What Is Hospice Care?
Hospice care also is known as end-of-life care for good reason. You may want relief from pain, shortness of breath and other symptoms that are keeping you from focusing on the people and things you care about most.
Through word of mouth, most people equate hospice as the end of the line. You might think it means giving up. Your family may have heard that it means your medical team will withhold the care you need. But what does it really mean?
Understanding Hospice Care
Hospice means your nurses and doctors focus on the quality of your life
instead of trying to cure a disease. Your team may include a social worker,
counselor and chaplain. They work together to meet your physical, emotional
and spiritual needs.
The hospice team works with your family and friends, too, offering counseling and help with such practical things as cleaning house and shopping.

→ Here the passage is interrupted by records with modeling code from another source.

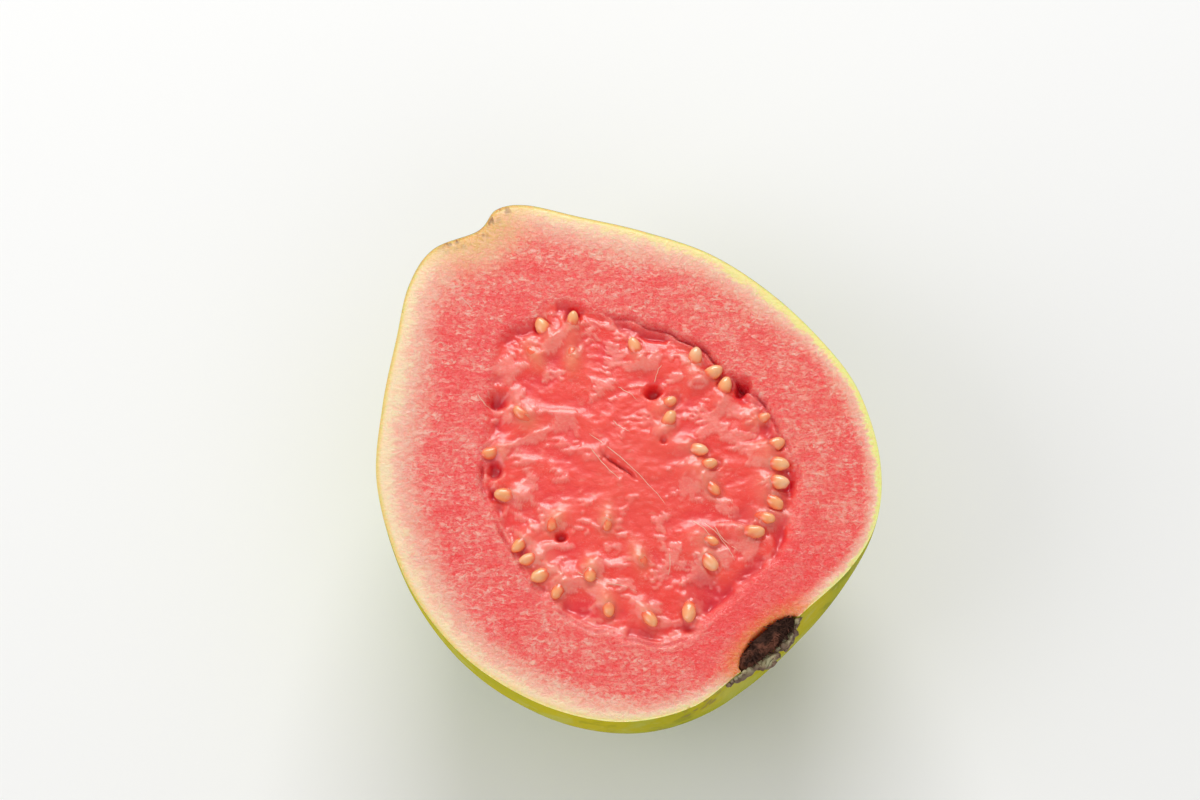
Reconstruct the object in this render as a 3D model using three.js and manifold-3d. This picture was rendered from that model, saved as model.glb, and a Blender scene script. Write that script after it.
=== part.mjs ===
// Half of a pink guava, cut lengthwise through stalk end and calyx. It lies on its rounded back with the cut face up.
// Millimetres, +Z up. The origin is on the surface it lies on, under the middle of its box, and +Y points from the
// dried calyx to the stalk end. The fruit is one solid: skin, flesh, seed pulp and the seeds rooted in it.
import * as THREE from "three";
import { mergeVertices } from "three/addons/utils/BufferGeometryUtils.js";
import Module from "manifold-3d";

const wasm = await Module();
wasm.setup();

// Driving dimensions of the fruit
const FACE_HEIGHT = 36; // the cut face above the surface the half lies on
const DEPTH_SHARE = 0.972; // depth of a cross section over half its width, before the resting spot is flattened
const BELLY_SHIFT = 0.08; // how much deeper the stalk end is than the calyx end, which levels the half
const CALYX_END = [2.5, -40.6];
const STALK_END = [3.2, 41.9];
// The cut outline from the calyx end to the stalk end, once up its right side and once up its left
const RIGHT_SIDE = [
  [9.0, -39.0],
  [19.5, -36.9],
  [27.6, -32.4],
  [33.6, -24.4],
  [37.3, -13.6],
  [37.5, -4.1],
  [35.6, 7.4],
  [31.5, 18.4],
  [24.9, 27.6],
  [17.6, 35.6],
  [12.0, 41.6],
  [7.6, 43.5],
];
const LEFT_SIDE = [
  [-4.0, -41.6],
  [-13.0, -42.2],
  [-22.5, -38.6],
  [-30.0, -31.3],
  [-35.3, -21.4],
  [-37.6, -11.1],
  [-37.0, 0.4],
  [-32.8, 13.8],
  [-25.5, 24.1],
  [-17.5, 32.9],
  [-11.0, 39.7],
  [-4.5, 43.0],
];

// Shallow furrows that run out from the calyx, and the slow waves of the skin
const FURROWS = 4;
const FURROW_DEPTH = 0.9;
const FURROW_REACH = 0.3; // share of the way to the stalk end
const WAVE_HEIGHT = 0.35;

// The seed pulp has the fruit's outline, narrowed and moved towards the calyx
const PULP_CENTRE = [0.9, -3.8];
const PULP_SHIFT = [0.6, -4.1];
const PULP_WIDTH_SHARE = 0.61;
const PULP_LENGTH_SHARE = 0.68;
const PULP_DROP = 0.6; // its surface below the cut face
const CORE_RISE = 0.5; // its firm middle above the rest of it
const LUMP_HEIGHT = 0.3;
const GROOVE_DEPTH = 0.9; // the wet seam round the pulp
const GROOVE_WIDTH = 0.9;
const GROOVE_BEARING = 15; // degrees, where the seam is deepest, with its like opposite

// Seeds lie in rows along the pulp's chambers: bearing in degrees about the pulp's centre, share of the way out
const SEED_ROWS = [
  { count: 1, bearing: [52, 52], share: [0.8, 0.8] },
  { count: 3, bearing: [25, 6], share: [0.91, 0.88] },
  { count: 1, bearing: [-14, -14], share: [0.93, 0.93] },
  { count: 6, bearing: [-26, -65], share: [0.91, 0.79] },
  { count: 2, bearing: [-80, -86], share: [0.65, 0.73] },
  { count: 2, bearing: [24, 12], share: [0.52, 0.41] },
  { count: 3, bearing: [-22, -51], share: [0.44, 0.49] },
  { count: 2, bearing: [86, 76], share: [0.91, 0.86] },
  { count: 2, bearing: [95, 82], share: [0.78, 0.66] },
  { count: 1, bearing: [121, 121], share: [0.73, 0.73] },
  { count: 2, bearing: [142, 164], share: [0.91, 0.84] },
  { count: 4, bearing: [187, 211], share: [0.89, 0.89] },
  { count: 3, bearing: [230, 258], share: [0.82, 0.87] },
  { count: 2, bearing: [189, 220], share: [0.61, 0.37] },
  { count: 2, bearing: [220, 244], share: [0.69, 0.52] },
];
const SEED_HALF = [1.85, 1.25, 1.15]; // half its length, width and height
const SEED_PROUD = 0.35; // its middle above the pulp, as a share of its half height
const SEED_MOUND = 0.5; // the pulp swells this much round a seed
const MOUND_REACH = 2.0;
const SEED_TURN = 30; // degrees either way from pointing at the centre
const SEED_GROWTH = 0.12; // seeds differ in size by this share either way

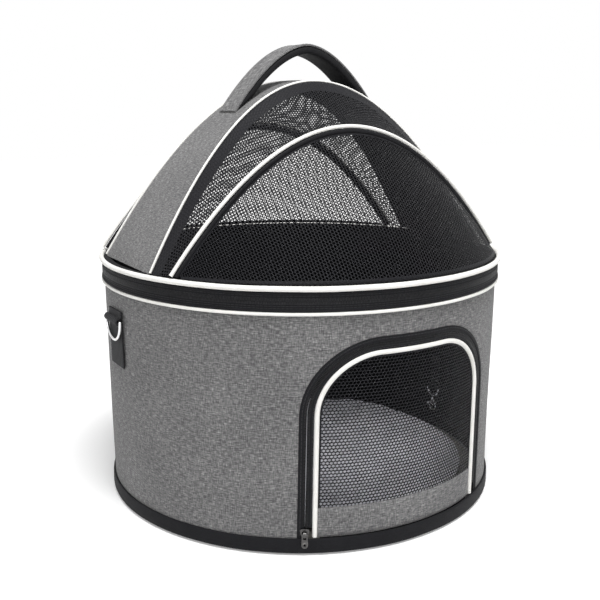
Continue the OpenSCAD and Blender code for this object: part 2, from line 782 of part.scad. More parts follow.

Hospice programs are available when your doctor states you have a terminal illness and death is expected in six months or less. But you can walk out of hospice care if, say, your kidneys were failing and you didn't want dialysis, and then you change your mind and go back on treatments. Other times, people get better and quit the service.
Hospice vs Palliative Care
You may have heard of palliative care and wonder how it's different from hospice. Palliative care serves anyone who is seriously ill, not just those who are dying and not seeking a cure. Some see palliative care as a resource for anyone living with a serious illness—heart failure, chronic obstructive pulmonary disease (or COPD), cancer, dementia or Parkinson's disease.
Curative treatment is still ongoing. Palliative care can transition to hospice care if such treatment is no longer helping. You and your team may decide to place more emphasis on comfort care.
Four Levels of Hospice Care
If hospice is the chosen alternative, you should know that there are four levels of care—and two of them actually occur at home:
- Routine home care—nursing and home health aide services.
- Continuous home care—continuous nursing care for crisis times.
- General in-patient care—short-term care during times when pain and symptoms can't be managed without a hospital setting.
- Respite care—short-term care in a facility during times when your caregiver needs a break.
You may want to stay where your friends and family can visit freely. This support network can help relieve the relative or friend serving as primary caregiver.
A big consideration is the main caregiver—is she or he physically and emotionally able to provide what's needed? Can that person afford to cut back on hours at work or leave a job? And what about supplies like a bedside commode or a wheelchair?
Giving such questions careful thought will help in any decision making for hospice, including what kind of hospice care is appropriate. Know your options, and make your loved ones and health care providers aware of your preferences so that it will be less likely that you'll die in a hospital receiving unwanted treatments. The goal of hospice is to provide comfort during the final months and days of life.